Electrostatic Maps
Visualization of electron density and charge distribution in molecules. Covers polar vs nonpolar bonds, net dipole moments, and the spectrum from ionic to covalent bonding character.
CH₄: uniform charge (nonpolar)
H₂O: O is δ⁻ (red), H is δ⁺ (blue)
Methane is nonpolar despite having slightly polar C-H bonds. The symmetric tetrahedral geometry causes all four bond dipoles to cancel exactly, resulting in zero net dipole moment.

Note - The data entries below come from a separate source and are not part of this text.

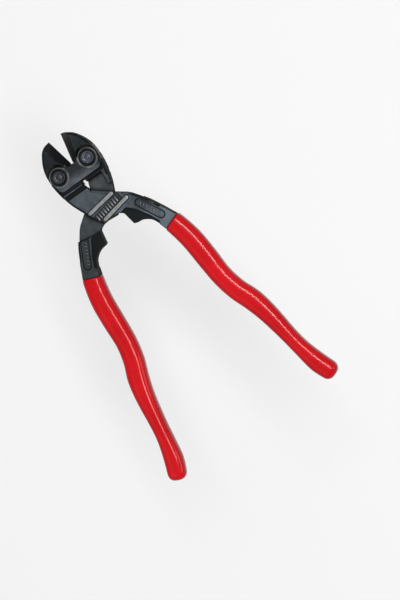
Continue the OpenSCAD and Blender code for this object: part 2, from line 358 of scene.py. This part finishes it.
# The band round a pin where a plate sits on a lever, and the one where a washer rubs a plate.
SEAT_RING = (4 * MM, 7.2 * MM, (0.052, 0.054, 0.047, 1))
BOSS_RING = (4.6 * MM, 5.6 * MM, (0.16, 0.168, 0.165, 1))
# The last share paints a highlight on the front lever's shank.
front_steel = forged_steel(
    "blackened_front_forging", (0.125, 0.15, 0.175, 1), BLACK, (0.13, 0.14, 0.145, 1),
    HEAD_DIM_Y, (0.1, 0.6, 1), SEAT_RING,
)
# Painted shade: the rear lever is the same forging as the front one, in darker tones, with painted
# shade on its shank.
rear_steel = forged_steel(
    "blackened_rear_forging", (0.09, 0.104, 0.112, 1), BLACK, (0.11, 0.12, 0.12, 1),
    HEAD_DIM_Y, (0.25, 0.6, 0.44), SEAT_RING,
)
plate_steel = forged_steel(
    "blackened_plate", (0.1, 0.114, 0.13, 1), BLACK, (0.24, 0.25, 0.25, 1),
    PLATE_DIM_Y, (0.2, 0.95, 0.95), BOSS_RING,
)
panel_steel = forged_steel(
    "sunk_panel", (0.06, 0.068, 0.076, 1), BLACK, (0.1, 0.11, 0.115, 1),
    HEAD_DIM_Y, (0.2, 0.4, 0.4), SEAT_RING,
)
rib_steel = ground_steel("ground_rib", (0.25, 0.27, 0.262, 1), (0.13, 0.142, 0.14, 1))
chamfer_steel = ground_steel("rubbed_chamfer", (0.12, 0.132, 0.14, 1), (0.06, 0.067, 0.074, 1))
bar_steel = ground_steel("rubbed_bar", (0.26, 0.275, 0.285, 1), (0.12, 0.13, 0.14, 1))
blade_steel = ground_steel("ground_blade", (0.022, 0.024, 0.025, 1), (0.01, 0.011, 0.012, 1))
grip_red = soft_red("red_grip")

# How finely each kind of piece is remeshed, and how far its edges are rounded.
FORGED = {"voxel": 0.22 * MM, "rounds": 9, "shrink": 0.01 * MM}
STAMPED = {"voxel": 0.16 * MM, "rounds": 26, "shrink": 0.01 * MM}
MOULDED = {"voxel": 0.32 * MM, "rounds": 26, "shrink": 0}


# ---- levers ----

# The faces of a lever take one of these materials, in the order of its slots.
STEEL, RIB, BLADE, CHAMFER, PANEL = range(5)

# The tang is cut off where its grip hides it.
TANG_CUT = -66 * MM
# The limits of the ribs, the blades, the lap faces, and the panel between the ribs.
RIB_TOP = 10.35 * MM
RIB_START = -20 * MM
BLADE_START = 1.5 * MM
BLADE_REACH = 8.6 * MM
LAP_LOW = -29 * MM
LAP_HIGH = -14 * MM
LAP_Z = 9.85 * MM
LAP_SLACK = 0.1 * MM
PANEL_HALF = 2.3 * MM
PANEL_BEFORE = 4 * MM
PANEL_AFTER = 3 * MM

# Plain raised bars fill the panel between the two ribs of a lever, and its two pockets. The
# places, half lengths and half widths are in millimetres, and the heading is in degrees.
PANEL_ROW = {
    "start": (-4.6, -30.1), "end": (9.4, -27.2), "bars": 9, "half": (1.85, 0.5),
    "heading": 94, "low": 9.65, "top": 10.25,
}
POCKET_ROW = {
    "start": (18.8, -36.6), "end": (24.2, -47), "bars": 7, "half": (1.35, 0.4),
    "heading": 48, "low": 9.0, "top": 9.5,
}


def on_panel(spot, side):
    """Whether a point of a lap face lies between the two ribs."""
    start, end = Vector(PANEL_ROW["start"]) * MM, Vector(PANEL_ROW["end"]) * MM
    along = (end - start).normalized()
    reach = Vector((side * spot.x, spot.y)) - start
    across = reach.x * along.y - reach.y * along.x
    inside = -PANEL_BEFORE < reach.dot(along) < (end - start).length + PANEL_AFTER
    return inside and abs(across) < PANEL_HALF


def lever_slot(spot, normal, side):
    """The material of a face of a lever: side is 1 on the front lever and -1 on the rear one."""
    height = spot.z if side > 0 else TOP_Z - spot.z
    slope = abs(normal.z)
    if height > RIB_TOP and spot.y < RIB_START:
        return RIB
    if spot.y > BLADE_START and abs(spot.x) < BLADE_REACH:
        return BLADE if 0.4 < slope < 0.85 else STEEL
    if LAP_LOW < spot.y < LAP_HIGH and 0.7 < slope < 0.93:
        return CHAMFER if side * normal.x > 0.25 and normal.y > 0.25 else STEEL
    if abs(height - LAP_Z) < LAP_SLACK and on_panel(spot, side):
        return PANEL
    return STEEL


def add_lever(lever, side, steel):
    node = lever + "_lever"
    mesh = rounded(node_mesh(node, TANG_CUT), **FORGED)
    piece = link(node + "_forging", mesh, lever + "_arm")
    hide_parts(node)
    for material in (steel, rib_steel, blade_steel, chamfer_steel, panel_steel):
        mesh.materials.append(material)
    for face in mesh.polygons:
        face.material_index = lever_slot(face.center, face.normal, side)


LEVERS = (("front", 1, front_steel), ("rear", -1, rear_steel))
for lever, side, steel in LEVERS:
    add_lever(lever, side, steel)


# ---- raised bars on the levers ----

# Each bar has this many sides, and narrows to this share of its width at the top.
BAR_SIDES = 20
BAR_TOP_SHARE = 0.72


def bar_mesh(centres, half, heading, top, low, front):
    """A row of small raised bars with round ends and sloped sides, as one mesh."""
    bm = bmesh.new()
    ahead = Vector((math.cos(heading), math.sin(heading), 0))
    aside = Vector((-ahead.y, ahead.x, 0))
    reach = half[0] - half[1]
    for centre in centres:
        rings = []
        for share, z in ((1.0, low), (1.0, 0.5 * (low + top)), (BAR_TOP_SHARE, top)):
            ring = []
            for i in range(BAR_SIDES):
                a = 2 * math.pi * i / BAR_SIDES
                push = reach if math.cos(a) > 0 else -reach
                u = push + half[1] * share * math.cos(a)
                v = half[1] * share * math.sin(a)
                spot = Vector(centre) + u * ahead + v * aside
                spot.z = z if front else TOP_Z - z
                ring.append(bm.verts.new(spot))
            rings.append(ring)
        for below, above in zip(rings, rings[1:]):
            for i in range(BAR_SIDES):
                j = (i + 1) % BAR_SIDES
                bm.faces.new((below[i], below[j], above[j], above[i]))
        bm.faces.new(rings[0])
        bm.faces.new(rings[-1])
    bmesh.ops.recalc_face_normals(bm, faces=bm.faces)
    mesh = bpy.data.meshes.new("bars")
    bm.to_mesh(mesh)
    bm.free()
    mesh.shade_smooth()
    return mesh


def add_bars(name, body, row, side, front, steel):
    """A row of bars on the front or the rear face of a lever."""
    start, end = Vector(row["start"]), Vector(row["end"])
    centres = []
    for i in range(row["bars"]):
        spot = start.lerp(end, i / (row["bars"] - 1)) * MM
        centres.append((side * spot.x, spot.y, 0))
    heading = math.radians(row["heading"] if side > 0 else 180 - row["heading"])
    half = (row["half"][0] * MM, row["half"][1] * MM)
    mesh = bar_mesh(centres, half, heading, row["top"] * MM, row["low"] * MM, front)
    mesh.materials.append(steel)
    link(name, mesh, body)


for lever, side, _ in LEVERS:
    body = lever + "_arm"
    add_bars(lever + "_panel_bars", body, PANEL_ROW, side, side > 0, bar_steel)
    for face, front in (("outer", side > 0), ("inner", side < 0)):
        name = f"{lever}_{face}_pocket_bars"
        add_bars(name, body, POCKET_ROW, side, front, chamfer_steel)


# ---- link plates ----


def add_rounded(node, name, body, edges, material):
    """The rounded mesh of a CAD node, in one material."""
    piece = link(name, rounded(node_mesh(node), **edges), body)
    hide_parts(node)
    piece.data.materials.append(material)


for node in ("front_link_plate", "rear_link_plate"):
    add_rounded(node, node + "_stamping", "joint_block", STAMPED, plate_steel)


# ---- pins and washers ----

# How many sides a turned solid has.
TURNS = 96


def lathe(profile, x, flip):
    """A solid turned round the pin at x: profile is radius and height, from one end to the other.

    A profile that comes back to its first point makes a ring, and any other is closed with caps.
    """
    bm = bmesh.new()
    rows = []
    is_ring = profile[0] == profile[-1]
    for radius, height in profile[:-1] if is_ring else profile:
        z = TOP_Z - height * MM if flip else height * MM
        row = []
        for i in range(TURNS):
            a = 2 * math.pi * i / TURNS
            spot = (x + radius * MM * math.cos(a), radius * MM * math.sin(a), z)
            row.append(bm.verts.new(spot))
        rows.append(row)
    for low, high in zip(rows, rows[1:] + rows[:1] if is_ring else rows[1:]):
        for i in range(TURNS):
            j = (i + 1) % TURNS
            bm.faces.new((low[i], low[j], high[j], high[i]))
    if not is_ring:
        bm.faces.new(rows[0])
        bm.faces.new(rows[-1])
    bmesh.ops.recalc_face_normals(bm, faces=bm.faces)
    mesh = bpy.data.meshes.new("turned")
    bm.to_mesh(mesh)
    bm.free()
    mesh.shade_smooth()
    return mesh


# The pitch of the turning rings and their depth.
PIN_RINGS = (0.62 * MM, 0.04 * MM)
WASHER_RINGS = (0.4 * MM, 0.02 * MM)
# The pins are one steel: the right one is painted lighter as painted light, the left one darker as
# painted shade.
pin_faces = {
    "left": turned_steel(
        "pin_with_painted_shade", (0.05, 0.052, 0.062, 1), (0.02, 0.021, 0.026, 1), *PIN_RINGS
    ),
    "right": turned_steel(
        "pin_with_painted_light", (0.085, 0.09, 0.115, 1), (0.028, 0.03, 0.042, 1), *PIN_RINGS
    ),
}
washer_face = turned_steel(
    "black_washer", (0.008, 0.009, 0.009, 1), (0.004, 0.0045, 0.0045, 1), *WASHER_RINGS
)

# Radius and height in millimetres: the dished end of a pin, its shaft, and a washer.
PIN_HEAD = [(3.45, 10.05), (3.5, 10.2), (3.44, 10.4), (3.28, 10.54), (3.05, 10.6), (2.8, 10.58),
            (2.55, 10.46), (2.25, 10.3), (1.9, 10.22), (1.55, 10.22), (1.3, 10.3), (1.05, 10.42),
            (0.75, 10.48), (0.4, 10.5), (0.05, 10.5)]
WASHER = [(3.62, 9.8), (4.62, 9.8), (4.66, 9.95), (4.55, 10.1), (4.3, 10.16), (4.0, 10.14),
          (3.8, 10.06), (3.66, 9.95), (3.62, 9.8)]
SHAFT = [(3.08, TOP_Z / MM - 9.0), (3.08, 9.0)]
PIN_FOOT = [(radius, TOP_Z / MM - height) for radius, height in reversed(PIN_HEAD)]

for side, x in (("left", -PIN_X), ("right", PIN_X)):
    turned_pin = lathe(PIN_FOOT + SHAFT + PIN_HEAD, x, False)
    pin = link(side + "_rivet", turned_pin, "joint_block")
    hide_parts(side + "_pivot_pin")
    pin.data.materials.append(pin_faces[side])
    for end, flip in (("front", False), ("rear", True)):
        ring = link(f"{end}_{side}_ring", lathe(WASHER, x, flip), "joint_block")
        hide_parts(f"{end}_{side}_washer")
        ring.data.materials.append(washer_face)


# ---- grips ----

for node, body in (("right_grip", "front_arm"), ("left_grip", "rear_arm")):
    add_rounded(node, node + "_sleeve", body, MOULDED, grip_red)


# ---- stage ----

# In metres. The floor lies well below the tool, so that the shadow on it is soft.
FLOOR_HALF = 3.0
FLOOR_Z = -0.3
MIDDLE = Vector((0, -0.08, 0))


def add_floor():
    data = bpy.data.meshes.new("floor")
    signs = ((-1, -1), (1, -1), (1, 1), (-1, 1))
    corners = [(x * FLOOR_HALF, y * FLOOR_HALF, 0) for x, y in signs]
    data.from_pydata(corners, [], [(0, 1, 2, 3)])
    floor = bpy.data.objects.new("floor", data)
    floor.location.z = FLOOR_Z
    bpy.context.scene.collection.objects.link(floor)
    n = Nodes("pale_floor")
    paper = n.ramp(n.noise(30, 2), 0.3, 0.7, 0.88, 0.92)
    n.shade(base_color=(0.93, 0.93, 0.93, 1), roughness=paper)
    data.materials.append(n.material)


def add_light(name, place, width, length, power):
    """A rectangular light that faces the middle of the tool, with its length along the tool."""
    data = bpy.data.lights.new(name, "AREA")
    data.shape = "RECTANGLE"
    data.size = width
    data.size_y = length
    data.energy = power
    light = bpy.data.objects.new(name, data)
    out = (Vector(place) - MIDDLE).normalized()
    along = Vector((0, 1, 0))
    up = (along - out * out.dot(along)).normalized()
    turn = Matrix((up.cross(out), up, out)).transposed()
    light.matrix_world = Matrix.Translation(place) @ turn.to_4x4()
    bpy.context.scene.collection.objects.link(light)


def add_world():
    world = bpy.data.worlds.new("studio")
    world.use_nodes = True
    inputs = world.node_tree.nodes["Background"].inputs
    inputs["Color"].default_value = (0.9, 0.9, 0.9, 1)
    inputs["Strength"].default_value = 0.4
    bpy.context.scene.world = world


add_camera()
add_floor()
add_light("key", (0.55, 1.0, 2.7), 1.6, 1.6, 11)
add_light("fill", (-1.3, -0.7, 1.5), 1.6, 1.6, 4)
add_light("side", (1.9, -1.3, 1.4), 0.8, 1.0, 11)
add_light("top_strip", (0.52, -0.08, 2.15), 0.34, 1.15, 28)
add_world()
bpy.context.scene.view_settings.view_transform = "Standard"
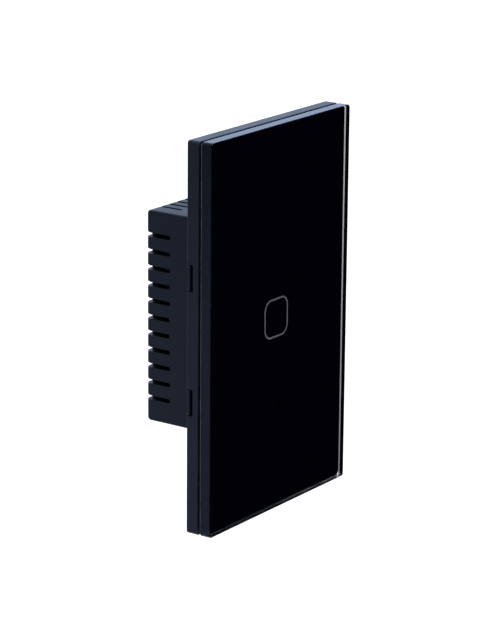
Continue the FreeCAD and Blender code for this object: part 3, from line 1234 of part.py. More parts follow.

Water has a large dipole moment (1.85 D) because its bent geometry prevents the two O-H bond dipoles from canceling. The oxygen atom carries a partial negative charge while the hydrogens carry partial positive charges.
Cl₂: nonpolar bond (equal sharing)
HCl: polar bond (H δ⁺, Cl δ⁻)
Cl2 has a perfectly nonpolar bond because both atoms have identical electronegativity. The electrons are shared equally with no charge separation. This is why Cl2 is a gas at room temperature with weak London dispersion forces only.
HCl has a polar bond because chlorine (EN = 3.16) is more electronegative than hydrogen (EN = 2.20). The electronegativity difference of 0.96 creates a partial negative charge on chlorine and a partial positive charge on hydrogen.
CO₂: symmetric, no net dipole
H₂O: bent, net dipole moment
Although CO2 has two polar C=O bonds, the linear geometry (180 degrees) causes the bond dipoles to point in exactly opposite directions, canceling completely. CO2 has zero net dipole moment and is a nonpolar molecule.
Water's bent geometry (104.5 degrees) means the two O-H bond dipoles add up to a net dipole pointing from the hydrogens toward the oxygen. This makes water an excellent polar solvent with a high dielectric constant.
HF: partial charge (polar covalent)
NaCl: full charge separation (ionic)
HF has significant polarity (EN difference of 1.78) but remains a polar covalent molecule. The electrons are unequally shared rather than fully transferred. HF exists as discrete molecules in the gas phase, unlike the extended lattice of NaCl.
NaCl has a large electronegativity difference (2.23) resulting in nearly complete electron transfer from sodium to chlorine. The Na+ cation and Cl- anion are held together by electrostatic attraction, making NaCl a classic ionic compound.